L’azienda è conscia di quanti dispositivi simili riposino negli scaffali di milioni di persone, dimenticati ma ancora di valore: “È importante che quei prodotti rimangano in circolazione” ha spiegato Sarah Chandler, vice president of environment and supply chain innovation di Apple, per garantire il riciclo. L’azienda è conscia di dover coordinare un’enorme filiera produttiva diffusa in tutto il mondo, ma Apple sembra puntare molto su questi obiettivi: “Siamo stati molto chiari sulle nostre intenzioni e i nostri obiettivi”, ha detto Chandler, ricordando che Apple ha fissato nel 2020 l’obiettivo di diventare carbon neutral entro il 2030. “E questo comprende anche la nostra supply chain”, che viene aiutata in questo processo.
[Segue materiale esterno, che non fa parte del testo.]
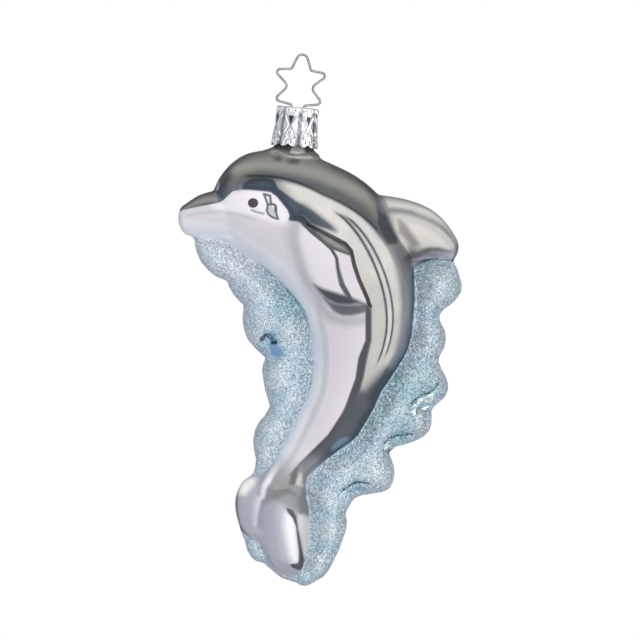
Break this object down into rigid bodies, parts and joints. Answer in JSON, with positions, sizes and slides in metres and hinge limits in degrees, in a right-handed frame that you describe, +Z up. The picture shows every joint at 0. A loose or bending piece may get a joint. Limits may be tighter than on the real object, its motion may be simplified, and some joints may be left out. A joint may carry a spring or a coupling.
{
  "type": "glass dolphin hanging ornament",
  "caption": "Mould-blown silvered glass ornament: a leaping dolphin on a bubbling glitter wave, with a crimped tin cap on its neck and a wire star loop to hang it by.",
  "frame": {"origin": "where the ornament hangs: the inside of the star loop's top point", "axes": "+Z up as it hangs, +X towards the dolphin's back and fin, -Y out of the dolphin's left flank"},
  "size_m": [0.0708, 0.0316, 0.133],
  "materials": {
    "silvered_glass": "silvered inside and lacquered outside: satin grey and pearl on the dolphin, pale blue under fine glitter on the wave",
    "tin_cap": "bright pressed and crimped tin",
    "steel_wire": "drawn wire, bright"
  },
  "bodies": {
    "root": {"glass_figure": "silvered_glass", "cap": "tin_cap", "wire_hanger": "steel_wire"}
  },
  "joints": []
}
Rendere questi processi più efficienti, meno energivori e più sostenibili “fa bene all’ambiente a fa bene anche alle aziende stesse”. È un processo complesso “ma diventa veloce se lo facciamo assieme”, ha concluso.
Daisy è un robot di grandi dimensioni con diverse braccia e strumenti con cui aprire, staccare e sezionare gli iPhone, isolando singoli elementi preziosi che vengono poi lavorati. Da una tonnellata di schede madri di iPhone, che sono le schede elettroniche principali di un dispositivo, Apple è “capace di recuperare le stesse quantità di oro e rame che trarrebbe da duemila tonnellate di roccia estratta”, secondo il report annuale sull’ambiente dell’azienda. La tecnologia alla base di Daisy è aperta e a disposizione di ricercatori e altre aziende produttrici per velocizzare e migliorare il loro processo di disassemblamento.
Le terre rare dimenticate nei nostri cassetti
Questi nuovi strumenti per il riciclo devono ispirare anche un cambiamento nei costumi dei consumatori: ciascuno di noi ha con ogni probabilità un bel mucchietto di terre rare e altri elementi “preziosi”, custoditi in cassetti e dimenticati da anni. Provengono da telefoni, tablet, hard disk e altri dispositivi che non utilizziamo più e che non si possono buttare nella spazzatura. Secondo uno studio pubblicato dalla rivista Nature Geoscience, riutilizzare o riciclare metalli rari da questi apparecchi potrebbe soddisfare fino al 40 per cento della domanda di terre rare in Cina, Europa e Stati Uniti, entro il 2050.